I must confess, I am a plant killer. Over the years I have owned and attempted to nurture many plants. But they are all dead now. I think if given the chance I could even kill kudzu.
Despite my lack of agricultural giftings I am able to understand an important metaphor Jesus uses in John 15. In this chapter Jesus notes that He is the true vine and we are the branches. He highlights how the survival of a branch is directly connected to its ability to stay connected to the vine. In the same way, our spiritual life is directly tied to our connectedness to Jesus. As we abide in Jesus we are able to grow spiritually and bear fruit. Jesus is giving us an overview of the Christian life. If we are truly a Christian, if we are really following Jesus, then we will be connected to Him and bearing fruit.
So, what does it mean to abide in Jesus? It is all about a relationship with Him. We begin this relationship by professing Jesus as our Lord and Savior and following Him as His disciple. We grow in our connectedness to Jesus by a constant exposure to Him through His Word. This involves consistently reading, studying, and memorizing Scripture. Furthermore, Jesus reminds us of the importance of prayer as it relates to abiding. We are called to seek God in prayer asking Him to work in and through us to bear fruit for His glory. We realize we can do nothing apart from God’s grace and so we ask Him to do it through us.
The fruit that Jesus speaks of is designed to be an all – inclusive statement. We bear fruit when we love and forgive as we are called to do. We bear fruit when we use the gifts God has given us to serve others. We bear fruit when we display the fruits of the Spirit as listed in Galatians 5. We bear fruit when we share the gospel with others and make disciples.
Jesus notes that God does not want us to live a life of mediocrity. A life that bears little fruit. He calls us to abide deeply in Him and rely on Him to bear much fruit in and through us. Our fruitfulness is based upon our ability to abide, not by doing these good things in our own power and strength.

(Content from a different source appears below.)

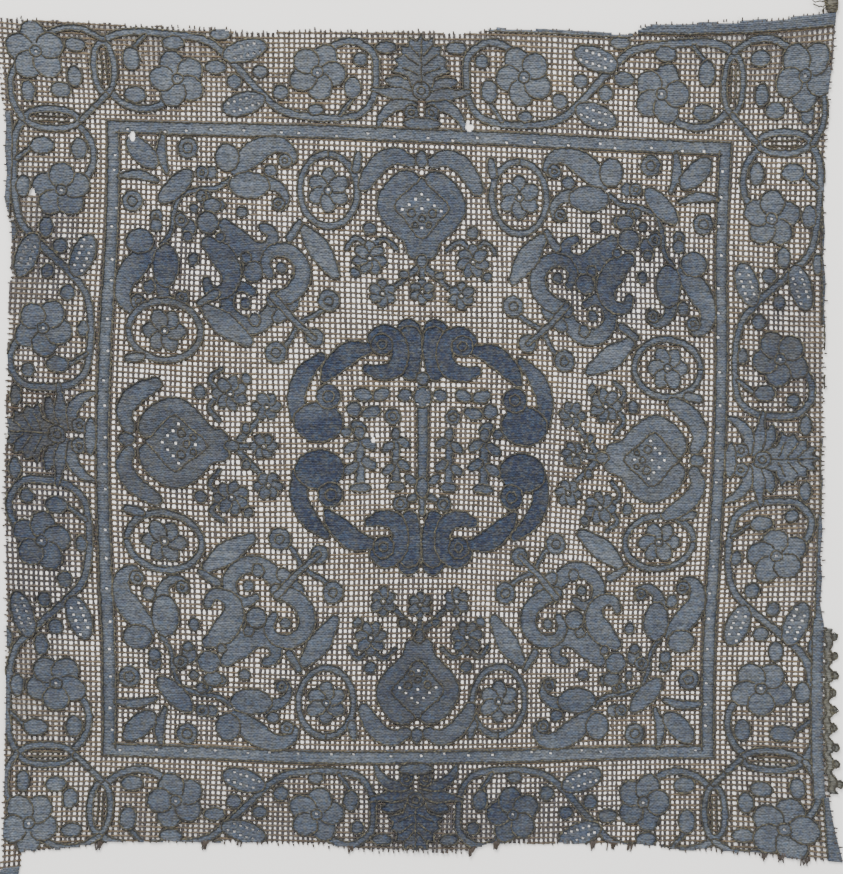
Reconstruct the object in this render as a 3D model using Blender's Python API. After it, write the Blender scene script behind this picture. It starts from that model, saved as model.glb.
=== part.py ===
"""Chalice veil: a square of open net, darned with flowers, leaves and scrolls, laid out flat.

The net and its darning are one cloth and so one solid. A run of scalloped edging is still sewn to its
right edge, and a scrap of the same edging to its top right corner.

Units are metres, +Z up out of the worked face. The origin is the centre of the design, on the surface
that the veil lies on. +Y is the top of the design.

The design is charted in cells of the net, counted from the centre: u to the right and v to the top.
A side of the design has its own chart, (along, out): along is counted clockwise from the middle of the
side, and out is counted from the centre of the veil.
"""
import math

import bmesh
import bpy
import numpy as np
from mathutils.geometry import delaunay_2d_cdt

# The net
PITCH = 0.0032            # one mesh of the net
HALF_CELLS = 80           # the nominal edge lies this many cells from the centre
BAND_AT = 60              # middle of the square inner band
BAND_WIDE = 2.4
BAND_STATIONS = 6

# The solid
CLOTH_THICK = 0.0010
RELIEF = 0.0006           # how far darning and cord stand over the bare net
GAP = 0.0003              # between pieces that touch
STATION = 6.5             # cells between two sections of a stem or scroll
BIG_OVAL = 14.0           # an oval this long and wide together has eight corners, and a smaller one six
TIP_FROM = 1.9            # a stem at least this wide ends in a point, and a thinner one is cut square
MERGE_WITHIN = 1e-5       # corners closer than this are one

# Colours and finish
SILK_BLUE = (0.085, 0.115, 0.165, 1.0)
SILK_BROWN = (0.155, 0.125, 0.085, 1.0)
SILK_ROUGHNESS = 0.62

SIDES = ("top", "right", "bottom", "left")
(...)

But there is another way in which God makes us more fruitful. This way is not easy, in fact it is often painful. The process Jesus mentions is pruning. Although somewhat counterintuitive, pruning actually helps plants to grow. Gardeners will trim plants to help direct growth, encourage new growth, or eliminate unhealthy portions of a plant. In the same way God uses trials, hardships, and difficulties to remove unhealthy areas of our lives, make us rely on Him more, and bear a deeper and richer fruit in our lives. Paul, Peter, and James all echo this concept in their letters as well (Romans 5 and 8, 1 Peter 1, James 1).
They key to pruning is often perseverance. The process does not occur overnight. And so, as James and Paul both remind us we must be patient (James 1; Galatians 6). We must not grow weary of doing good and trust that God will reward our faithfulness if we do not give up.
So, how fruitful are you? We all have areas in which we can be more fruitful. Let me encourage you to take time today to open up God’s Word and connect to the life – giving promises of Scripture. Seek God in prayer and ask Him to help you to grow in your fruitfulness. And, if you find yourself in the midst of a pruning trust that God is intending this experience for your good. He promises to always do what is best for you. Continue to trust and allow the pruning to have its effect.